4xx isn't a circuit problem. If the dependency responds quickly with client errors, it's healthy; tripping the breaker would be wrong. Only count failures that mean overload or outage, not bad input.

A breaker pays off when there's a real alternative to fall back to, and when the failures are the dependency buckling under load rather than something your own requests caused.

What to take away

A circuit breaker is a three-state machine — Closed, Open, Half-Open — that fails fast when a dependency is down, so one slow service doesn't drag yours down with it.
You can write a correct one in ~100 lines of Go. The only real subtlety is gating Half-Open to a single probe.
The pattern only earns its keep with a fallback (cache, default, another instance) to serve while the circuit is open.
A hand-rolled breaker trips on consecutive failures and allows one probe. When you need rate-based tripping, multiple probes, metrics, or 4xx exclusion, use github.com/sony/gobreaker/v2 — every one of its Settings fields maps to a limitation of the small version.
It lives alongside retry and timeout, not instead of them: timeout bounds an attempt, retry smooths blips, the breaker reacts to sustained failure.

Build the small one once to really see the machine. Then let the library carry it in production.

Top comments (1)

Roman Kotenko • Jul 7

The per-dependency point is the one people learn the hard way. We poll ~30 state DOT feeds on independent schedules, and early on a single shared breaker meant one slow feed would trip the circuit for all of them — healthy sources got starved behind the dead one. One breaker per source fixed it.
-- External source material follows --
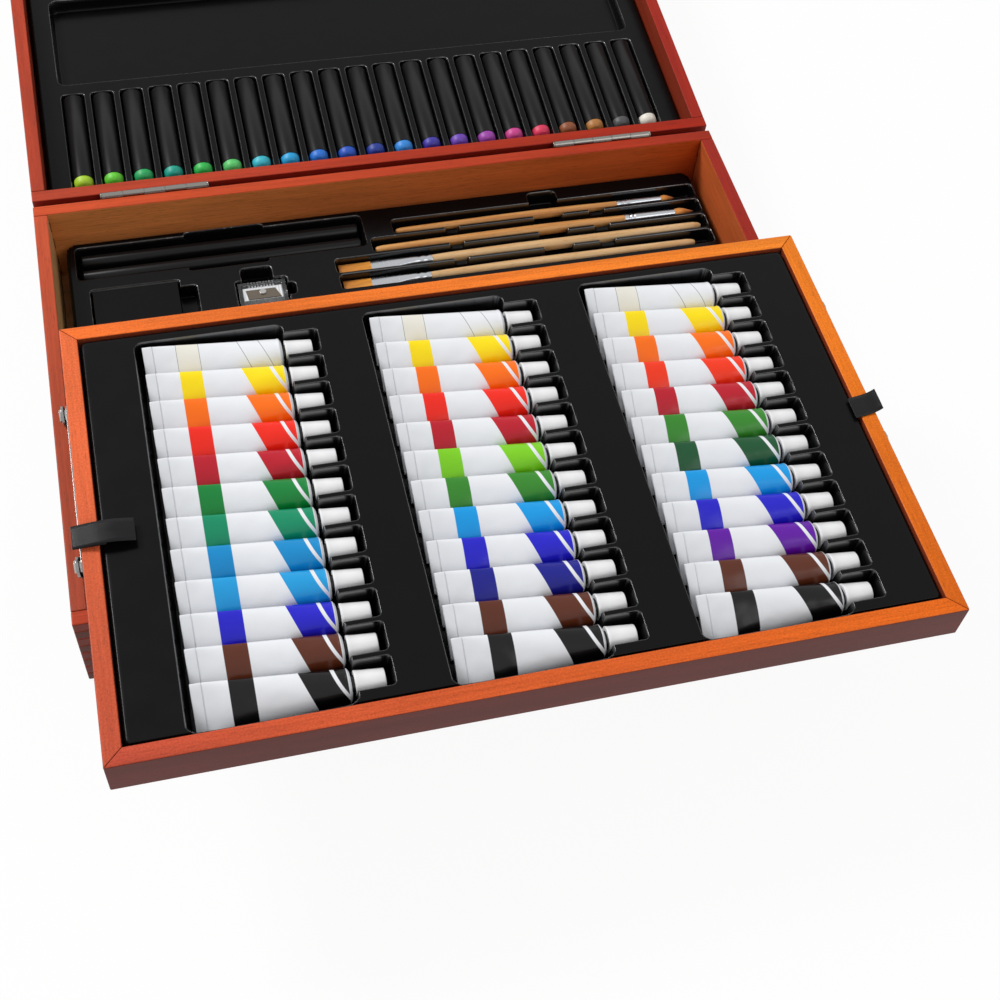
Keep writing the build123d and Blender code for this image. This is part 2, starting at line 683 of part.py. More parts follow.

One wrinkle for a polling aggregator vs request/response: the fallback isn't a cache you serve to a caller, it's "don't clobber last-known-good." When a source's breaker is open we keep serving its last successful snapshot with a staleness timestamp instead of nulling the data out.

And +1 on IsSuccessful — a couple of our feeds answer 200 with an empty body when they're actually broken, so "failure" has to be defined semantically, not by HTTP status.